Vinland offered a reprieve from this environmental prison. A durable Vinland colony could have transformed the balance of the Norse Atlantic system. Instead of being a distant, dependent outpost of Europe, a North American settlement could have become a resource powerhouse, providing the wood and iron that would have made the Greenland and Iceland settlements independent. If the Norse had succeeded in establishing a self-sustaining foothold, the entire North Atlantic would have shifted its center of gravity westward.
The Encounter: When Two Worlds Collided
This vision of abundance brought the Norse into direct, violent contact with the people the sagas call the Skraelings - the Indigenous peoples of northeastern North America.
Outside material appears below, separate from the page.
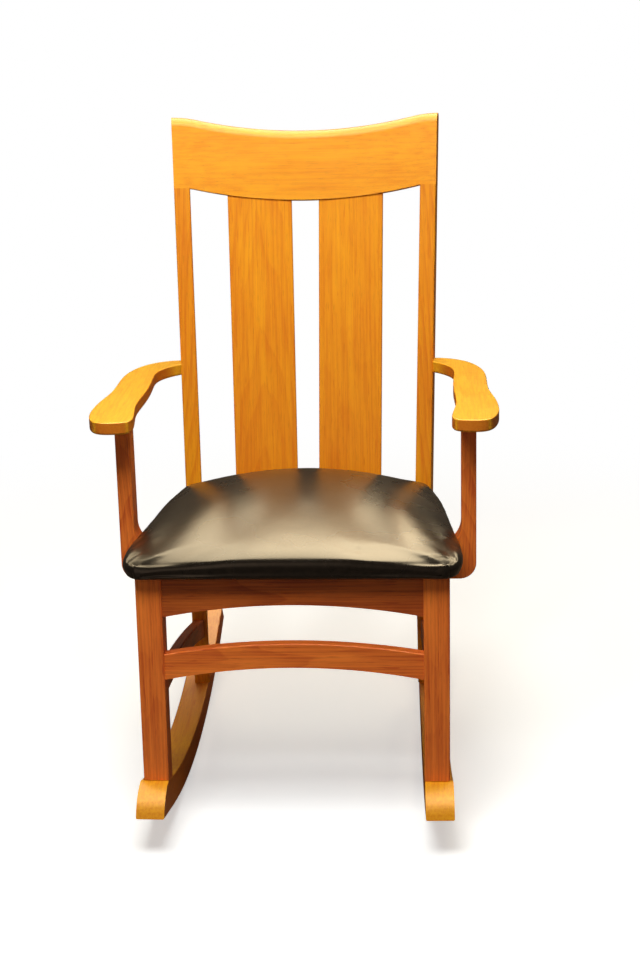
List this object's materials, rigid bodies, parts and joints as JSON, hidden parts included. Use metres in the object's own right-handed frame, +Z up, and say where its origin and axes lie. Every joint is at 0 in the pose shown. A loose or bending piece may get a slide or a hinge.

Unlike the raids in England, where the Vikings could often leverage political divisions among the Saxons, the Norse in Vinland were the masters of nothing. They were a tiny, exposed group at the end of an impossibly long supply line, meeting people who had lived on this land for millennia. The sagas describe these encounters as a volatile mix of curiosity and terror. There were moments of trade, where red cloth was exchanged for furs, but the peace was paper-thin. In one account, the bellowing of a Norse bull - an animal unknown to the local population sparked a misunderstanding that escalated into a bloody skirmish.
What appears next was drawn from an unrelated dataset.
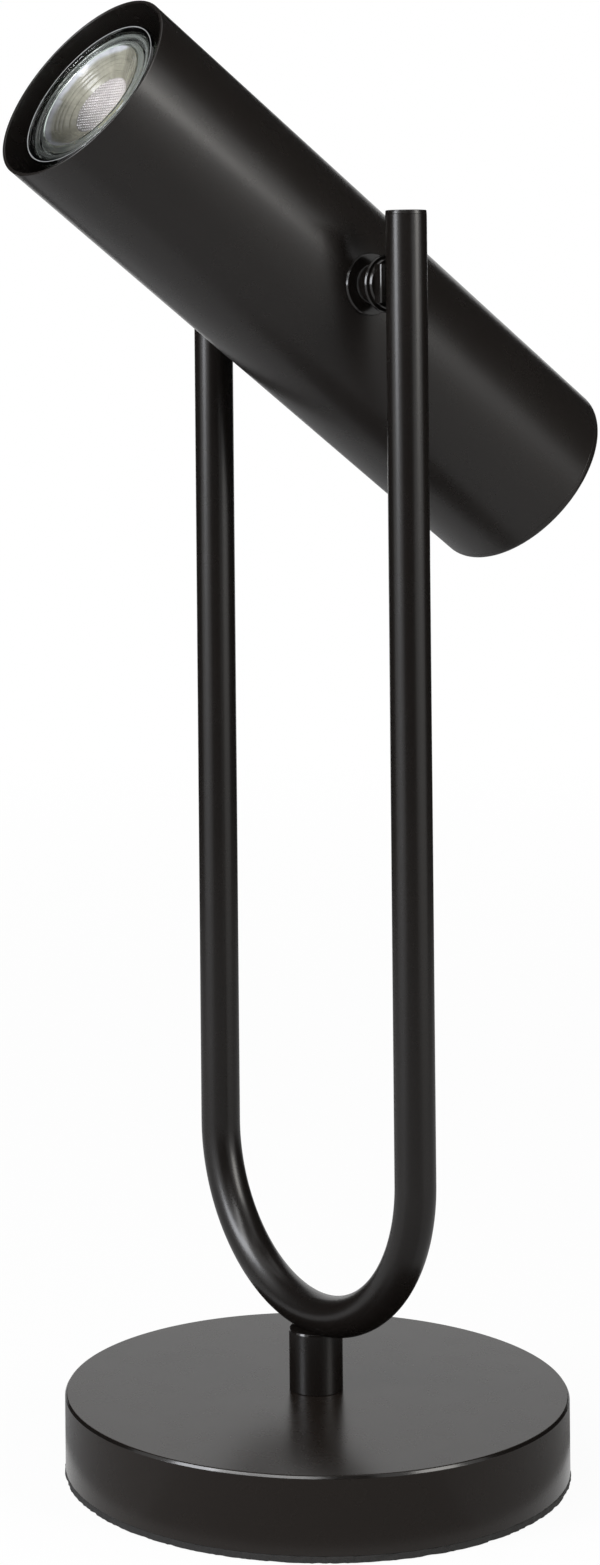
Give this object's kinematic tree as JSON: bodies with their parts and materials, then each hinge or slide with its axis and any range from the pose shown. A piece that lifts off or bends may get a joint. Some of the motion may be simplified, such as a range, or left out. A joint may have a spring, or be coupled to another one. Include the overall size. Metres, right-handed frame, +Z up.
{
  "type": "desk lamp",
  "caption": "Spot desk lamp: a long cylindrical head on friction pivots tilts between the legs of a bent-tube frame on a round weighted base.",
  "frame": {"origin": "centre of the base's underside, on the desk", "axes": "+Z up, +X from the left leg to the right leg along the head's pivot, -Y the way the head shines"},
  "size_m": [0.1506, 0.1986, 0.4354],
  "materials": {
    "pad_foam": "matte foam",
    "plate_steel": "black coat",
    "zinc_steel": "zinc plated",
    "weight_iron": "as cast",
    "black_coat": "satin powder coat",
    "black_rubber": "matte",
    "block_plastic": "matte",
    "brass": "turned",
    "tinned_brass": "tinned",
    "lead_sheath": "soft matte",
    "friction_nylon": "matte",
    "bracket_steel": "plain sheet",
    "ceramic": "unglazed ceramic",
    "lead_cores": "silicone",
    "bulb_clear": "clear, moulded",
    "bulb_optic": "clear, micro-lens",
    "led_phosphor": "matte",
    "board_aluminium": "white resist",
    "core_aluminium": "as cast",
    "base_white": "moulded",
    "pin_steel": "plated"
  },
  "bodies": {
    "stand": {"base_pad": "pad_foam", "base_plate": "plate_steel", "base_plate_screws": "zinc_steel", "base_weight": "weight_iron", "base_cover": "black_coat", "cable_grommet": "black_rubber", "terminal_block": "block_plastic", "terminal_inserts": "brass", "terminal_screws": "zinc_steel", "terminal_block_screw": "zinc_steel", "earth_tag": "tinned_brass", "earth_screw": "zinc_steel", "threaded_rod": "zinc_steel", "rod_nut": "zinc_steel", "lock_washer": "zinc_steel", "rod_washer": "zinc_steel", "neck_collar": "black_coat", "u_frame": "black_coat", "leg_cap_left": "black_coat", "leg_cap_right": "black_coat", "frame_lead": "lead_sheath", "pivot_saddle_left": "black_coat", "pivot_small_washer_left": "black_coat", "pivot_large_washer_left": "black_coat", "pivot_spacer_left": "black_coat", "friction_washer_left": "friction_nylon", "pivot_stud_left": "zinc_steel", "spring_washer_left": "zinc_steel", "pivot_nut_left": "zinc_steel", "pivot_saddle_right": "black_coat", "pivot_small_washer_right": "black_coat", "pivot_large_washer_right": "black_coat", "pivot_spacer_right": "black_coat", "friction_washer_right": "friction_nylon", "pivot_stud_right": "zinc_steel", "spring_washer_right": "zinc_steel", "pivot_nut_right": "zinc_steel"},
    "head": {"head_tube": "black_coat", "head_rear_cap": "black_coat", "holder_bracket": "bracket_steel", "lamp_holder": "ceramic", "holder_contacts": "brass", "holder_screws": "zinc_steel", "head_lead": "lead_sheath", "holder_leads": "lead_cores", "pivot_flange_left": "black_coat", "pivot_flange_right": "black_coat"},
    "bulb": {"bulb_shell": "bulb_clear", "bulb_lens": "bulb_optic", "led_chip": "led_phosphor", "led_board": "board_aluminium", "bulb_core": "core_aluminium", "bulb_base": "base_white", "bulb_pins": "pin_steel"}
  },
  "joints": [
    {"name": "head_tilt", "type": "hinge", "parent": "stand", "child": "head", "pos_m": [0, 0, 0.353], "axis": [1, 0, 0], "range_deg": [-54.5, 125.5]},
    {"name": "bulb_twist", "type": "hinge", "parent": "head", "child": "bulb", "pos_m": [0, 0, 0.353], "axis": [0, -0.8141, 0.5807], "range_deg": [0, 20]}
  ]
}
This was the brutal reality of the frontier. The Norse were experienced in war, but they lacked the scale for expansion. While a Viking warrior was a formidable force in a shield wall, he was a liability if he could not secure his camp against a population that knew the terrain and had the numbers to sustain a siege. The Norse could win a battle, but they could not win the war of attrition. The Indigenous resistance was a sustained rejection of the Norse presence, and it became clear that the "Land of Wine" would have to be paid for in constant, unsustainable amounts of blood.
The Logistics of Failure
Beyond the conflict, the physics of the Viking Age worked against the Vinland dream. A voyage from Greenland to Vinland took weeks under perfect conditions. There were no intermediate ports, no supply depots, and no room for error. If a ship was lost to a storm or a hidden reef, it wasn't just a loss of men; it was a catastrophic loss of the tools, livestock, and materials required to sustain the outpost.
Greenland itself was a "frontier" colony, struggling to maintain its own population of perhaps 2,000 to 3,000 people. It simply did not have the surplus population or the economic capital to act as a reliable springboard for a massive migration. The supply chain was a thread, and in the North Atlantic, threads break. The Norse reached their outer limit - the point where the cost of defending an isolated outpost outweighed the benefits of the timber and grapes they found there.
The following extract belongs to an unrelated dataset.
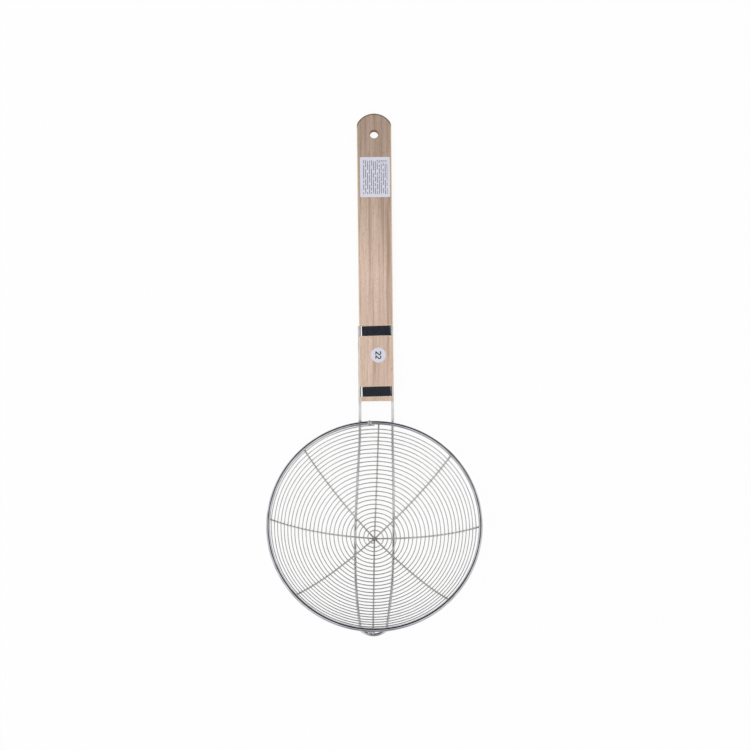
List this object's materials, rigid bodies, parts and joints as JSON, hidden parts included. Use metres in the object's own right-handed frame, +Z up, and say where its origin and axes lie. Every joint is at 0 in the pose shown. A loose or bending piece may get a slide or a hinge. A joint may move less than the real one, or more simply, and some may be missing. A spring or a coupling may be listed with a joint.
{
  "type": "spider skimmer",
  "caption": "Round wire skimmer: a bowl wound from one thin wire on crossed ribs, in a thick rim ring on a hairpin frame, with a flat wooden handle and a hanging hole.",
  "frame": {"origin": "centre of the bounding box's underside, on the surface that the skimmer lies on", "axes": "+Z up, out of the bowl's open side; +Y from the bowl to the handle's tip; +X to the right when the handle points away; the skimmer lies as on a table, on the hairpin's belly and the handle's tip"},
  "size_m": [0.22, 0.5359, 0.1112],
  "materials": {
    "wood": "fine sanded, bare wood with straight grain",
    "frame_steel": "polished drawn stainless wire",
    "rim_steel": "polished stainless wire",
    "mesh_steel": "bright thin stainless wire",
    "weld_steel": "resistance welds, slightly heat tinted",
    "band_plastic": "dark smooth sleeve",
    "label_paper": "coated paper label, no text",
    "size_paper": "small round coated paper sticker"
  },
  "bodies": {
    "root": {"handle_board": "wood", "neck_band_lower": "band_plastic", "neck_band_upper": "band_plastic", "frame_wire": "frame_steel", "rim_ring": "rim_steel", "rib_diagonal_left": "mesh_steel", "rib_crosswise": "mesh_steel", "rib_diagonal_right": "mesh_steel", "rib_lengthwise": "mesh_steel", "spiral_wire": "mesh_steel", "rim_butt_weld": "weld_steel", "nose_welds": "weld_steel", "rail_welds": "weld_steel", "rib_end_welds": "weld_steel", "product_label": "label_paper", "size_label": "size_paper"}
  },
  "joints": []
}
The Edge of the World: A Legacy of Limits
In the end, Vinland became a memory. The site at L’Anse aux Meadows was abandoned after perhaps only a few decades. The fires in the forge went out, the turf walls were reclaimed by the earth, and the Norse retreated to the familiar, brutal hardships of Greenland.
This retreat reveals the calculated survivalism of the Norse character. They were a people who respected reality. They recognized when a frontier had pushed back harder than they could strike. Iceland was a victory. Greenland was a stalemate that lasted five centuries. Vinland was a bridge too far.
The story of Vinland is the story of the Norse spirit meeting its boundary. It serves as a reminder that even the most daring explorers are subject to the laws of geography and the resilience of those who already call a place home. The Norse reached beyond the edge of their world and proved that courage could cross black water into the unknown. But Vinland endures because it teaches the harder lesson: not every shore can be kept, and not every frontier yields to strength alone.